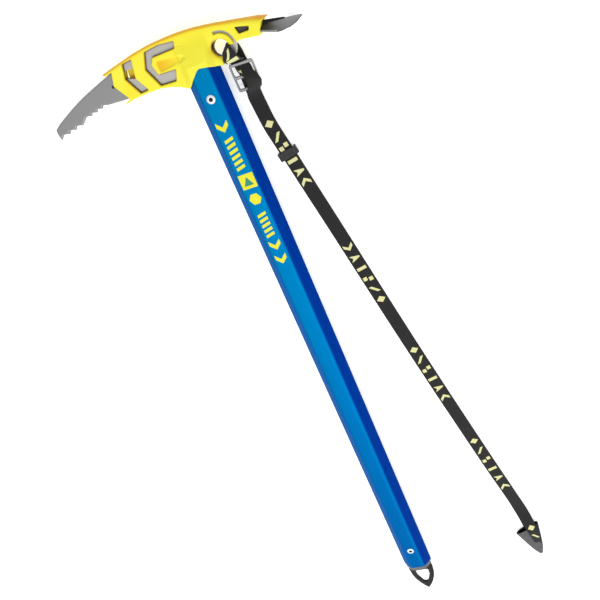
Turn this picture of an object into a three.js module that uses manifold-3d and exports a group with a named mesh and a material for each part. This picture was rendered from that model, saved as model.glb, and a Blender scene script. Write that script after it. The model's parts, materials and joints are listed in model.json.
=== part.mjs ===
// A walking ice axe with a wrist leash, laid on its side on the floor.
// Millimetres. Axe frame before it is laid down: X towards the adze, Y up the shaft to the head,
// Z across the head, and the origin in the shaft's middle at the head rivet.
import * as THREE from 'three';
import { mergeVertices } from 'three/addons/utils/BufferGeometryUtils.js';
import Module from 'manifold-3d';

const wasm = await Module();
wasm.setup();

// ---- driving dimensions ----
const GAP = 0.3;                    // clearance between pieces that touch
const STEEL = 4;                    // head and spike plate thickness
const TIP_Y = -677.4;               // point of the spike
const SHAFT_TOP_Y = 31;
const SHAFT_END_Y = -626.5;
const SHAFT_HALF_DEPTH = 11;        // the two wide flats
const SHAFT_FLAT_HALF = 8.5;
const SHAFT_CORNER_X = 18.4;        // the side corners before rounding
const SHAFT_WALL = 1.4;
const RIVET_RADIUS = 2.9;
const RIVET_BORE = 2;
const RIVET_FLANGE = 4.2;
const RIVET_RIM = SHAFT_HALF_DEPTH + GAP + 0.7;
const HEAD_RIVET_Y = 0;
const SPIKE_RIVET_Y = -596;
const HOLE = { x: 25.5, y: 37.3, inner: 7.25, collar: 12.2, slot: 14.8, ring: 14.1 };
const COVER_HALF = 5.4;             // half thickness of the plastic head cover
const SOCKET_WALL = 2;              // cover over the shaft's faces
const FLARE_HALF = 9.6;             // cover's half thickness where the adze leaves it
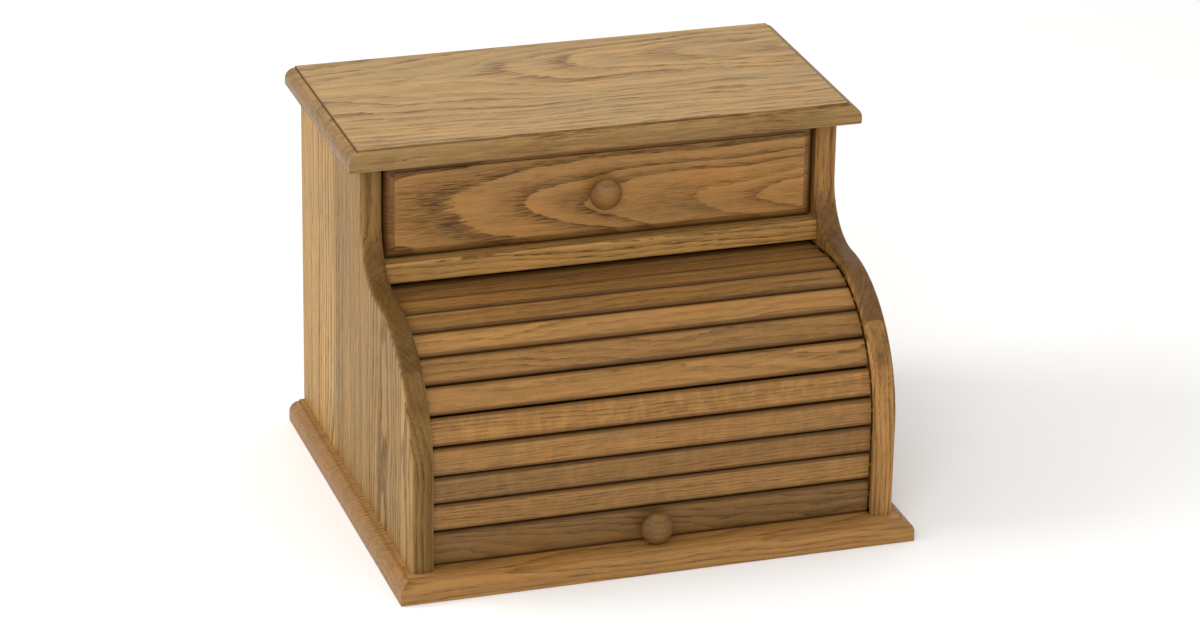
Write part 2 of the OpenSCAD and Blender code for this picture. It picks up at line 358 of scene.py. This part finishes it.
def oak(name, along, across, deep, centre, pith=(0, 60), lean=(0.0, 0.0), ring=4.2, wander=6.0,
        tone=1.0, contrast=0.6, fleck=0.0, seed=0.0, joints=(), tones=(1.0,), piths=(0.0,),
        light=OAK_LIGHT, stain_and_shade=None, coat=0.10, shine=0.18, jagged=0.5, streaky=0.7, patchy=0.0):
    """Solid oak as a block, cut out of a log.

    along, across and deep are the grain's length, the board's width and its thickness. pith is
    where the log's middle lies in millimetres from the board's own, and lean how fast it drifts
    along the grain, which makes the arched figure. ring is the rings' spacing and wander how far
    the pith strays. joints are glue lines across the board, with the tones of the staves and how
    far each one's pith is moved. stain_and_shade darkens edges, with staining and painted shade,
    jagged breaks up the arches, patchy wears them away in places, and streaky sets off the long
    light and dark streaks.
    """
    tree = Tree(name)
    shifts = [seed * SEED_STEP + STAVE_STEP * stave for stave in range(len(piths))]
    board = Board(tree, along, across, deep, centre, joints, shifts)
    band = early_wood(board, pith, piths, lean, ring, wander, jagged, seed)
    pores = board.texture("pores").ramp(0.46, 0.66)
    dashes = board.texture("dashes").ramp(0.60, 0.72)
    fibre, cloud, mottle = (board.texture(kind) for kind in ("fibre", "cloud", "mottle"))
    pore = (pores * (band * 1.3 + 0.12)).least(1.0)
    end = abs(tree.dot(tree.facing(), along)).ramp(0.15, 0.60)
    grain = (band * (pores * 0.7 + 0.5) * contrast * 1.5).least(0.95) * (1.0 - end * 0.75)
    if patchy:
        grain = grain * (1.0 - patchy + worn_patches(board) * patchy)
    # the clear wood with its warmer clouds, then the bands, pores and dashes over it
    warmth = (cloud * 0.6 + mottle * 0.4).ramp(0.38, 0.62)
    russet = [channel * share for channel, share in zip(light, RUSSET_SHARES)]
    colour = tree.mix(warmth, rgba(light, tone), rgba(russet, tone))
    colour = tree.mix(grain, colour, rgba(OAK_DARK, tone))
    colour = tree.mix((pore * contrast).least(0.8), colour, rgba(OAK_PORE, tone))
    colour = tree.mix(dashes * 0.35 * contrast, colour, rgba(OAK_DARK, tone * 0.7))
    shade = oak_shade(board, fibre, cloud, mottle, streaky, tones, fleck)
    colour = tree.mix(1.0, colour, tree.grey(shade * (1.0 - end * 0.25)), blend="MULTIPLY")
    # edges darkened by the mask: partly staining, partly painted shade
    if stain_and_shade:
        colour = tree.mix(stain_and_shade(tree), colour, rgba(OAK_STAIN_AND_SHADE, tone))
    rough = 0.42 + pore * 0.25 + (fibre - 0.5) * 0.16
    height = fibre * 0.35 - pore * 1.0 - dashes * 0.3 - band * 0.2
    tree.set(coat_weight=coat, coat_roughness=0.25, specular_ior_level=shine)
    return tree.finish(colour, rough, height, 0.22 * MM)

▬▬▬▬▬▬

__Your objective__. Recopy all the lines exactly as they appear.

__Response to the exercise__.
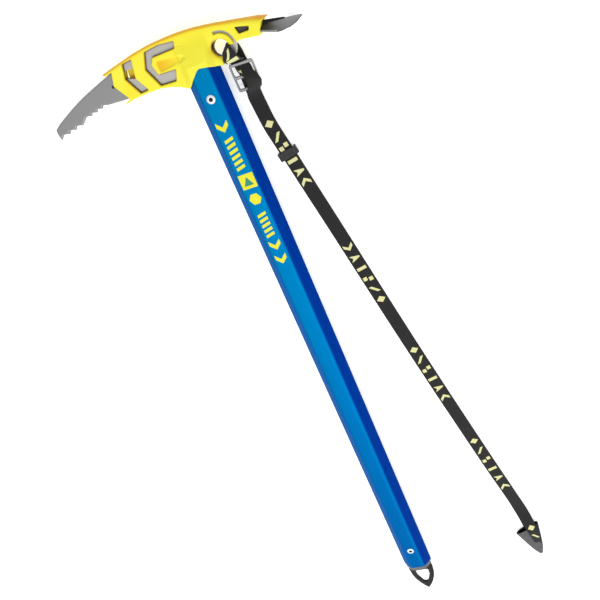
Turn this picture of an object into a three.js module that uses manifold-3d and exports a group with a named mesh and a material for each part. This picture was rendered from that model, saved as model.glb, and a Blender scene script. Write that script after it. The model's parts, materials and joints are listed in model.json.
=== part.mjs ===
// A walking ice axe with a wrist leash, laid on its side on the floor.
// Millimetres. Axe frame before it is laid down: X towards the adze, Y up the shaft to the head,
// Z across the head, and the origin in the shaft's middle at the head rivet.
import * as THREE from 'three';
import { mergeVertices } from 'three/addons/utils/BufferGeometryUtils.js';
import Module from 'manifold-3d';

const wasm = await Module();
wasm.setup();

// ---- driving dimensions ----
const GAP = 0.3;                    // clearance between pieces that touch
const STEEL = 4;                    // head and spike plate thickness
const TIP_Y = -677.4;               // point of the spike
const SHAFT_TOP_Y = 31;
const SHAFT_END_Y = -626.5;
const SHAFT_HALF_DEPTH = 11;        // the two wide flats
const SHAFT_FLAT_HALF = 8.5;
const SHAFT_CORNER_X = 18.4;        // the side corners before rounding
const SHAFT_WALL = 1.4;
const RIVET_RADIUS = 2.9;
const RIVET_BORE = 2;
const RIVET_FLANGE = 4.2;
const RIVET_RIM = SHAFT_HALF_DEPTH + GAP + 0.7;
const HEAD_RIVET_Y = 0;
const SPIKE_RIVET_Y = -596;
const HOLE = { x: 25.5, y: 37.3, inner: 7.25, collar: 12.2, slot: 14.8, ring: 14.1 };
const COVER_HALF = 5.4;             // half thickness of the plastic head cover
const SOCKET_WALL = 2;              // cover over the shaft's faces
const FLARE_HALF = 9.6;             // cover's half thickness where the adze leaves it
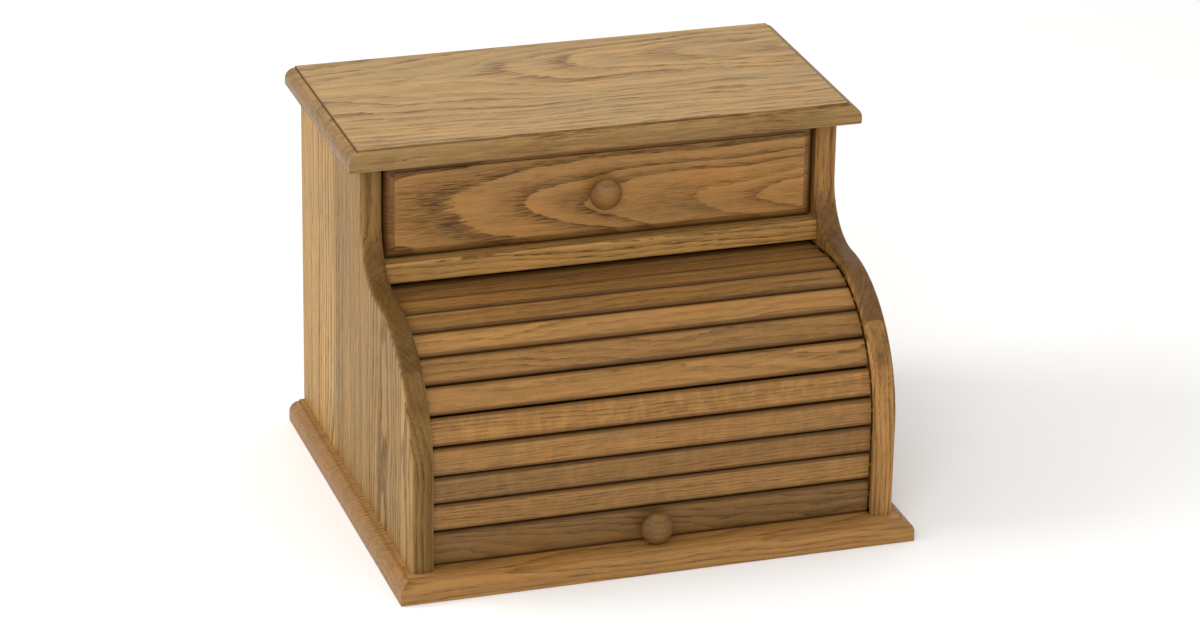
Write part 2 of the OpenSCAD and Blender code for this picture. It picks up at line 358 of scene.py. This part finishes it.
def oak(name, along, across, deep, centre, pith=(0, 60), lean=(0.0, 0.0), ring=4.2, wander=6.0,
        tone=1.0, contrast=0.6, fleck=0.0, seed=0.0, joints=(), tones=(1.0,), piths=(0.0,),
        light=OAK_LIGHT, stain_and_shade=None, coat=0.10, shine=0.18, jagged=0.5, streaky=0.7, patchy=0.0):
    """Solid oak as a block, cut out of a log.

    along, across and deep are the grain's length, the board's width and its thickness. pith is
    where the log's middle lies in millimetres from the board's own, and lean how fast it drifts
    along the grain, which makes the arched figure. ring is the rings' spacing and wander how far
    the pith strays. joints are glue lines across the board, with the tones of the staves and how
    far each one's pith is moved. stain_and_shade darkens edges, with staining and painted shade,
    jagged breaks up the arches, patchy wears them away in places, and streaky sets off the long
    light and dark streaks.
    """
    tree = Tree(name)
    shifts = [seed * SEED_STEP + STAVE_STEP * stave for stave in range(len(piths))]
    board = Board(tree, along, across, deep, centre, joints, shifts)
    band = early_wood(board, pith, piths, lean, ring, wander, jagged, seed)
    pores = board.texture("pores").ramp(0.46, 0.66)
    dashes = board.texture("dashes").ramp(0.60, 0.72)
    fibre, cloud, mottle = (board.texture(kind) for kind in ("fibre", "cloud", "mottle"))
    pore = (pores * (band * 1.3 + 0.12)).least(1.0)
    end = abs(tree.dot(tree.facing(), along)).ramp(0.15, 0.60)
    grain = (band * (pores * 0.7 + 0.5) * contrast * 1.5).least(0.95) * (1.0 - end * 0.75)
    if patchy:
        grain = grain * (1.0 - patchy + worn_patches(board) * patchy)
    # the clear wood with its warmer clouds, then the bands, pores and dashes over it
    warmth = (cloud * 0.6 + mottle * 0.4).ramp(0.38, 0.62)
    russet = [channel * share for channel, share in zip(light, RUSSET_SHARES)]
    colour = tree.mix(warmth, rgba(light, tone), rgba(russet, tone))
    colour = tree.mix(grain, colour, rgba(OAK_DARK, tone))
    colour = tree.mix((pore * contrast).least(0.8), colour, rgba(OAK_PORE, tone))
    colour = tree.mix(dashes * 0.35 * contrast, colour, rgba(OAK_DARK, tone * 0.7))
    shade = oak_shade(board, fibre, cloud, mottle, streaky, tones, fleck)
    colour = tree.mix(1.0, colour, tree.grey(shade * (1.0 - end * 0.25)), blend="MULTIPLY")
    # edges darkened by the mask: partly staining, partly painted shade
    if stain_and_shade:
        colour = tree.mix(stain_and_shade(tree), colour, rgba(OAK_STAIN_AND_SHADE, tone))
    rough = 0.42 + pore * 0.25 + (fibre - 0.5) * 0.16
    height = fibre * 0.35 - pore * 1.0 - dashes * 0.3 - band * 0.2
    tree.set(coat_weight=coat, coat_roughness=0.25, specular_ior_level=shine)
    return tree.finish(colour, rough, height, 0.22 * MM)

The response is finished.